De seu primeiro longa, Monstros, o diretor Gareth Edwards traz seu conhecimento em efeitos visuais para imaginar um mundo onde a passagem de criaturas gigantes, embora cause desastres, não parece espetaculosa: são monstros diferentes daqueles de comportamento alienígena ou acuados como o de Cloverfield; aqui eles tratam a terra como seu habitat, e o ambiente se molda a eles. Resta aos humanos se conformar.
Pessoas podem argumentar que a História se repete como farsa, o que nunca deixou de ser verdade, e de fato tem algo de ridículo na seriedade com que o personagem de Ken Watanabe racionaliza este apocalipse fantasioso. De qualquer forma, Edwards se mostra determinado a encenar seu fim de mundo como uma repetição de histórias: o menino que pode ficar órfão como seu pai ficou, o japonês que pode reviver o terror nuclear décadas depois, os pulsos eletromagnéticos que ameaçam jogar a humanidade nas trevas mais uma vez.
O diretor também parece confiante na forma solene, com ocasionais alívios cômicos, com que sua câmera se movimenta lentamente nas lutas dos monstros, como se respeitasse a escala grandiosa com que eles se movem, e lentamente também nas salas onde os humanos decidem o que fazer diante do fim. Essa estrutura díptica é pensada para aproximar essas duas escalas absolutamente distintas, a dos monstros e a dos homens. Então, por exemplo, quando percebe-se que Godzilla não é o vilão, ele passa a dividir com Aaron Taylor-Johnson a figura do herói (o que fica muito claro na cena em que eles vão juntos ao chão).

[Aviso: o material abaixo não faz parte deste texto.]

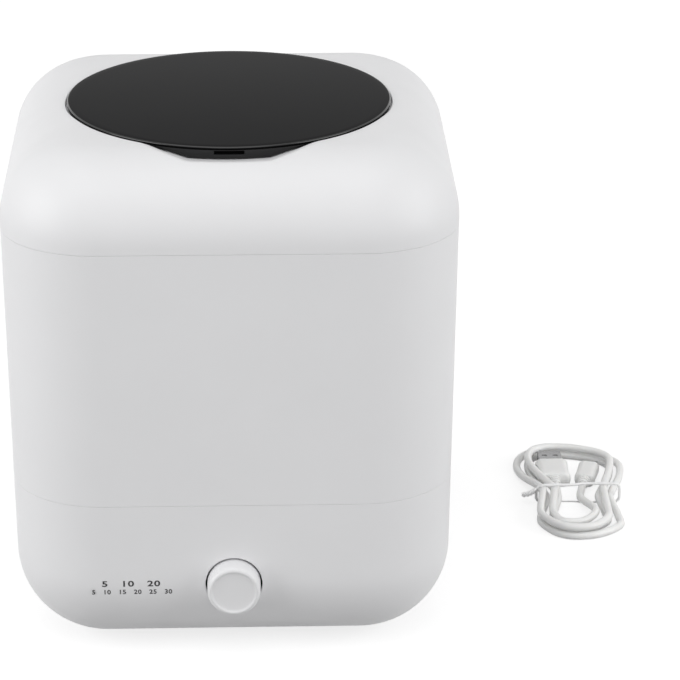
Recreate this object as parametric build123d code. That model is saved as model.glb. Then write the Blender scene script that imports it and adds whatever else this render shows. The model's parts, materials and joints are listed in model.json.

O que ajuda a diferenciar Godzilla de filmes-catástrofes recentes, que recorrem ao imaginário do 11 de Setembro de forma espetaculosa, como O Homem de Aço, é que Edwards não perde de vista o senso de maravilhamento (e não exploração) diante dos monstros. Como no seu longa anterior, as criaturas se revelam aos poucos, e nunca deixam de espantar. Assim como Cloverfield devia muito a Steven Spielberg nessa ideia de revelação gradual, Godzilla também presta contas ao diretor; é um filme de véus (muita coisa vista inicialmente por janelas embaçadas, por frestas) bem parecido com Jurassic Park, e seu senso de escala para encontrar o drama humano no desastre se aproxima do Guerra dos Mundos de Spielberg, um filme ademais muito subestimado.
Até mesmo a trilha de Alexandre Desplat lembra John Williams, e no fim não há demérito nisso. As fantasias sci-fi de Spielberg continham um senso de encantamento com o desconhecido e de revelação que Hollywood parece perder às vezes, e este filme sem dúvida o recupera.